IWD: Education for women underpins their success

Caroline Faraj: Women gender is an asset, not an obstacle
IWD: Education for women underpins their success
Caroline Faraj, Vice President and Editor-in-Chief of CNN Arabic

Caroline Faraj, Vice President and Editor-in-Chief of CNN Arabic has over 30 years media experience and plays a key role in advocating Arab women’s rights and gender equality in the region.

In 2022 she launched a new page on CNN Arabic called “Hikayatoha” meaning “Her Story” in Arabic which focuses on the untold stories of Arab women and gives women a platform to speak and express their opinions and views.

In an interview with Economy Middle East for the occasion of International Women’s Day, we asked Caroline:

Please tell us about your growth journey as a business professional prior to joining CNN?


Back to my university years, I was the first woman to join and graduate from Journalism among my fellow undergrads in Jordan.  After that, I spent over a decade as the palace correspondence in Jordan and had the privilege to tour the world, meet many world leaders, and learn directly from the late King Hussein of Jordan. After the King’s death, I asked myself: what should I do next?

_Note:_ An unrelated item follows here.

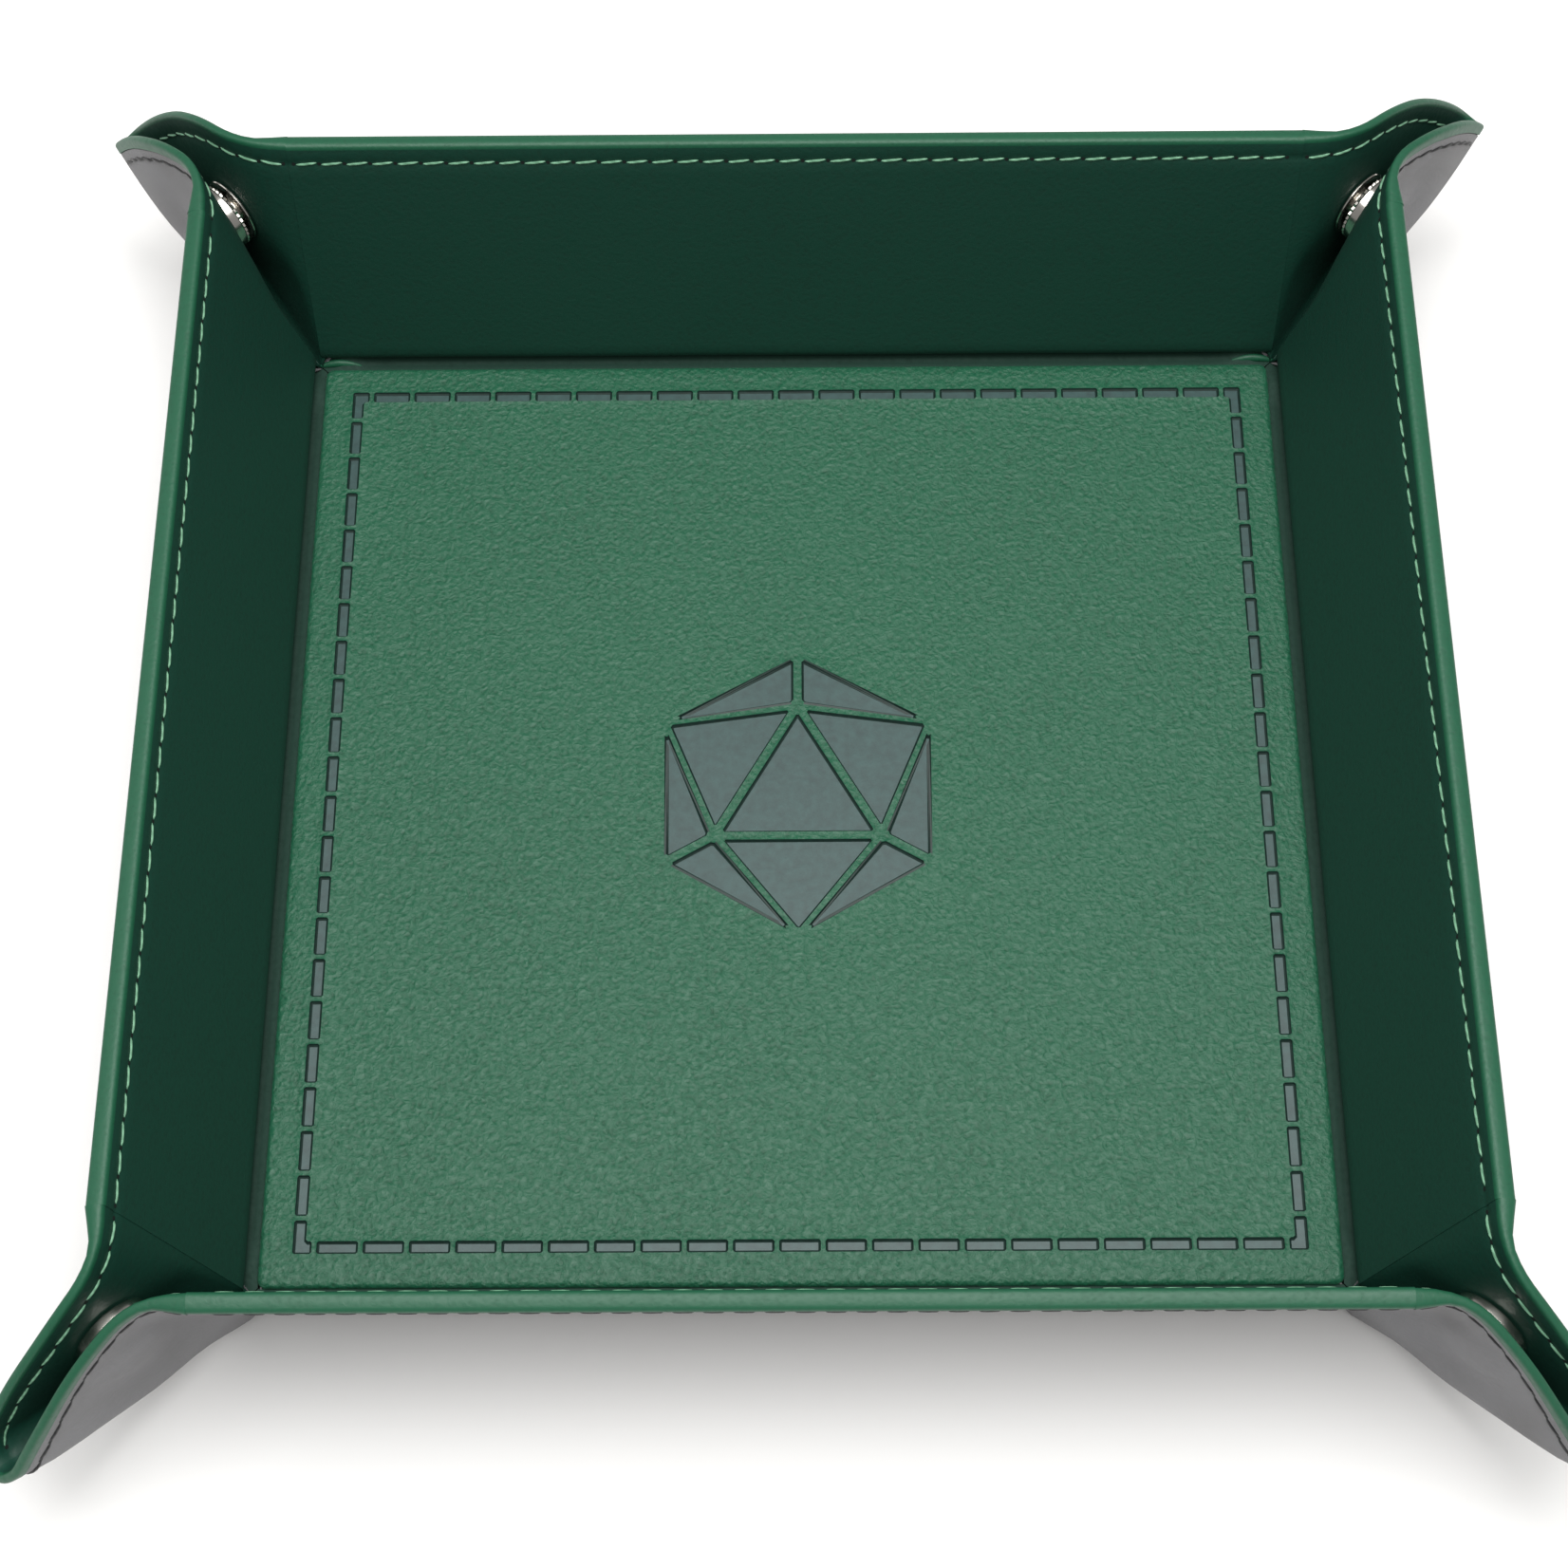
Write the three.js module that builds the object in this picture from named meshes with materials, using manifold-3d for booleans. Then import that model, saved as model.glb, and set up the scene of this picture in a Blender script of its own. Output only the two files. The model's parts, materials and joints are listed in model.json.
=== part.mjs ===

I decided to build my education and I accepted what was then the Chevening scholarship to join City University in London.  While doing my MA in International Journalism, I was approached by CNN. This was the beginning of an exciting and fulfilling journey with CNN that started 21 years ago and is still rolling.

All the way along this journey I have always been careful to remind myself of my favorite saying, which is that nothing is impossible. You just need to dedicate yourself to achieving a clear goal.  It’s a very simple message, but if you truly believe in yourself and your abilities, you can overcome any challenge that stands in the way of success.

From a personal point of view, perhaps the greatest challenge for me came right at the beginning of my CNN journey: in the space of just 16 days, we not only launched our Arabic site but also our first operation in the Gulf and the fifth operation for CNN in the region at that time.  It wasn’t easy, and we had to deal with a lot of surprises, but there were so many memorable moments and I know that every time I look back on that period, I smile.

Read: IWD: Customizing training programs to break barriers to gender diversity, inclusion

Education for Women

Can you describe your growth at CNN and the main role, duties, and responsibilities in your current capacity as Vice President and Editor-in-Chief of CNN Arabic?


Being in the industry for more than three decades, I have witnessed enormous changes in the media landscape, but I’ve also seen how the fundamentals have remained the same.  Reporting the truth and keeping the audience at the front of our minds is a simple formula, but it’s the foundation of our work to expand and evolve our portfolio and be the leading digital destination for Arabic speakers around the world.

With my team, our duty is first and foremost to report the facts and get to the truth behind stories, as well as the people at the heart of them. We are trustees of that relationship with the audience, and that is a responsibility we take very seriously.

How do you assess the work culture during your professional career, especially in terms of ease of doing business and personal growth as a woman in this region of the world?


As a woman from the region and living in this region, I’ve seen how increasing access to education has changed the lives of many women – and wider society – for the better.   Education has underpinned the success stories of so many modern Arab women, from politics to business to the arts and more.  There are so many prominent and influential women shaping society in the Middle East, and that is exciting.

However, there is still progress yet to be made, even as we acknowledge the positive steps that have already been taken.  Crucially, we must continue educating Arab women on their rights. There are plenty of opportunities out there for women, but if those women don’t know their rights, they cannot fight for them. As part of this, we have been partnering with entities whose mission is to identify where change needs to be made and using our platform to shed light on those places and raise the voices of the women there.

Education for Women

What types of support do businesswomen need in this region and how are you supporting in these endeavors?


I would say through education and training you can make a difference. Last year, for CNN Arabic’s 20th anniversary, we committed to this by launching an initiative called ‘Her Story’ to support young Arab women. This project takes a holistic approach that starts with offering free storytelling training, followed by wider coaching, and then publishing the stories on our platform.

What goals are you striving for moving forward?


My goal is to continue building our brand and help empower women take themselves another step forward. I want women to think of the gender as an asset, rather than an obstacle.

What brought you to the UAE?


Looking back 21 years, Dubai’s location and infrastructure helped us to decide on it as our destination for CNN Arabic. Since then, the UAE has shown an extraordinary ability to come up with groundbreaking answers to complex problems, such as climate-related issues, and a willingness to change and accommodate different ideas and cultures.  That is what keeps me here.

What does IWD mean to you personally?


Celebrating women in my life, as well as the men who have believed in and supported them and me. But, as I often say, the celebration should not only be on the 8th of March but every day!